In this section, Isenberg explains how elites observed poor white people in the swampy lands of what is now North Carolina and catalogued traits that they interpreted as their idleness, poor complexions, and other negative features. The elites considered these poor people as akin to animals and did not associate the traits they saw as undesirable with the conditions under which they were forced to survive. Rather, they saw these perceived defects as innate traits that were characteristic of the “breed.” This elite observation and condemnation of the poor repeats itself in other areas and time periods. Thus, the poor alone, per the elite, are to blame for their condition, and the ways in which they are exploited are not acknowledged.
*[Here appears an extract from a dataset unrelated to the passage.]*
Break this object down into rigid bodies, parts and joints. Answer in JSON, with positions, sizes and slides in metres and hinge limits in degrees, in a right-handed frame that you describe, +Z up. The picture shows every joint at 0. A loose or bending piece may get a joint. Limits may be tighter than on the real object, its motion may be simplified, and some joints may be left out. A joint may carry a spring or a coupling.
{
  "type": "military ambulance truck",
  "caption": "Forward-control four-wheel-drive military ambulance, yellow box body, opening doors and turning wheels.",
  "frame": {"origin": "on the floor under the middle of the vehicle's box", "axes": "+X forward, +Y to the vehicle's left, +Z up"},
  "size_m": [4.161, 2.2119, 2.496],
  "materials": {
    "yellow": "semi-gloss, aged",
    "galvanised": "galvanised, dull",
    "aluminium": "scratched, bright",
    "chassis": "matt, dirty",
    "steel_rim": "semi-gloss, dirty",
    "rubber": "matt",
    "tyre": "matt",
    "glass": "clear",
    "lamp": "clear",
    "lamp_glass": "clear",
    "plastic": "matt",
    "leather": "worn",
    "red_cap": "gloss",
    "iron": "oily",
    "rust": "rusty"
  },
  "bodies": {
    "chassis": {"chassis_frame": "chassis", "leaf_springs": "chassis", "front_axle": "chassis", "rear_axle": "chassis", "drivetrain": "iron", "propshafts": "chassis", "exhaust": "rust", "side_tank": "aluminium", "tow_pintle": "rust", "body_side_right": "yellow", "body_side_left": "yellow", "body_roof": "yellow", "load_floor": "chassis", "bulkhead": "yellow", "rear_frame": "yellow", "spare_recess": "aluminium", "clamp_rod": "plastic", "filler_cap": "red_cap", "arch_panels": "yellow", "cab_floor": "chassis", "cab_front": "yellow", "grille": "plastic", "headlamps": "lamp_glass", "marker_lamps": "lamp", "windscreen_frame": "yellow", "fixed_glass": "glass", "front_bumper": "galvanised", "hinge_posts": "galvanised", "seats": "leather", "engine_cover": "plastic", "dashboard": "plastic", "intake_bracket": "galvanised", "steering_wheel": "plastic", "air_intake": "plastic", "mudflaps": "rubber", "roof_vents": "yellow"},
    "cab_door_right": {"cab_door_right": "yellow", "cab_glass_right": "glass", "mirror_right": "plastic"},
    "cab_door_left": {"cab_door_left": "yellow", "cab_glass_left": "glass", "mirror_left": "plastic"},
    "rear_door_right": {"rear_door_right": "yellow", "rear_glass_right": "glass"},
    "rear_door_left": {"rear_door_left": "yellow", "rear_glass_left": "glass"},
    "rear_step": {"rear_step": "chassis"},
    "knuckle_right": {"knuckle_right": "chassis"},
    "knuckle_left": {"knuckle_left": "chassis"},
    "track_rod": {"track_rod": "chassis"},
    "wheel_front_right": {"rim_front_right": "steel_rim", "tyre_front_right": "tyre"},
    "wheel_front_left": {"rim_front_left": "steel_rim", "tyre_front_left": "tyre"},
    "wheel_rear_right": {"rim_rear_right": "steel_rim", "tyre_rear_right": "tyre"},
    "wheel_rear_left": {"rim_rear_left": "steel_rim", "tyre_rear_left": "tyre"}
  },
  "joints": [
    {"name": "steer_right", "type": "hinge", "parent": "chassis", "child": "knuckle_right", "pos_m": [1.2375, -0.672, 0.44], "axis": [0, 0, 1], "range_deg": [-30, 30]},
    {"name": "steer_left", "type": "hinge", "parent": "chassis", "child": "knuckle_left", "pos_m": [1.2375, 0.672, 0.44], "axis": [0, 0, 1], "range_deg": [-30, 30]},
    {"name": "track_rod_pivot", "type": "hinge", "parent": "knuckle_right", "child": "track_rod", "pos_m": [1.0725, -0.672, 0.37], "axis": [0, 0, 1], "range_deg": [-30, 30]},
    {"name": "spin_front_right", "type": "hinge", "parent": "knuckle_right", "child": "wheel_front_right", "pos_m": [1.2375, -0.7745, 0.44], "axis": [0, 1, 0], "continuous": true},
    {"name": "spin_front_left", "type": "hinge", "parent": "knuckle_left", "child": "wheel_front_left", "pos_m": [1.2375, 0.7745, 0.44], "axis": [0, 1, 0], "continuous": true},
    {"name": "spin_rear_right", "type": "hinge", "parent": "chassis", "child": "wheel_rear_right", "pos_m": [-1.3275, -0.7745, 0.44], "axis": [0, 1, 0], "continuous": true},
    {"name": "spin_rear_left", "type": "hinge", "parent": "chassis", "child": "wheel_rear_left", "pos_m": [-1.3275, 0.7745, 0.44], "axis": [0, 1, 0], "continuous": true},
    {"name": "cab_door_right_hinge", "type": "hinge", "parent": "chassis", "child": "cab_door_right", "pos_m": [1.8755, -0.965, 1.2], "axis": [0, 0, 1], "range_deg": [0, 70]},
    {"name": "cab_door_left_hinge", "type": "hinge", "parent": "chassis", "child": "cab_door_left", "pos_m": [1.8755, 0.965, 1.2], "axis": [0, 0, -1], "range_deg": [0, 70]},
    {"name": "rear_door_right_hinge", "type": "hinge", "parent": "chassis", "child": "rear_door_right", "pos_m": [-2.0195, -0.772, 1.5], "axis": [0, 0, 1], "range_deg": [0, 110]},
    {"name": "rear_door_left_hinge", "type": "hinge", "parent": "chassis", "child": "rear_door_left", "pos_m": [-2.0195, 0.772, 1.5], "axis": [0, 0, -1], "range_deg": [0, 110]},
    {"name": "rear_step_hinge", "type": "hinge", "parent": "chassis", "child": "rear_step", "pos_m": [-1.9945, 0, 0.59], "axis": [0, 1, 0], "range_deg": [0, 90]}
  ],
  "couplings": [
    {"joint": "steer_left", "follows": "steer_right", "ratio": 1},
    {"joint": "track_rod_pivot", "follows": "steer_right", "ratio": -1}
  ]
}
Eventually, the elites in the original colonies replicated the earlier pattern in England and sought to export the unwanted poor to the West. Poor white people became squatters on the frontier with no land ownership. This problem was especially acute in the South. Located on the outskirts or periphery of civilization, these squatters were said to share the traits of the land. They were outcasts in the wasteland. When Andrew Jackson became the first president from the West in 1828, the negative stereotype of the backwoodsman dogged him, but his fiery temper and propensity toward violence also helped perpetuate this image. Later, Isenberg cites other examples of leaders who rise from the white underclass but are never able to shake the stereotypes. Therefore, the elite never fully embrace them.
Importantly, Jackson did not champion the rural poor. His presidency offered symbolism only, another pattern in American history. In highlighting Jackson’s contempt for the white underclass, Isenberg exposes how the self-perceptions of members of a stereotyped group can be influenced by stereotypes, discrimination, and negative media representations of them. As a result, they may develop a form of self-loathing.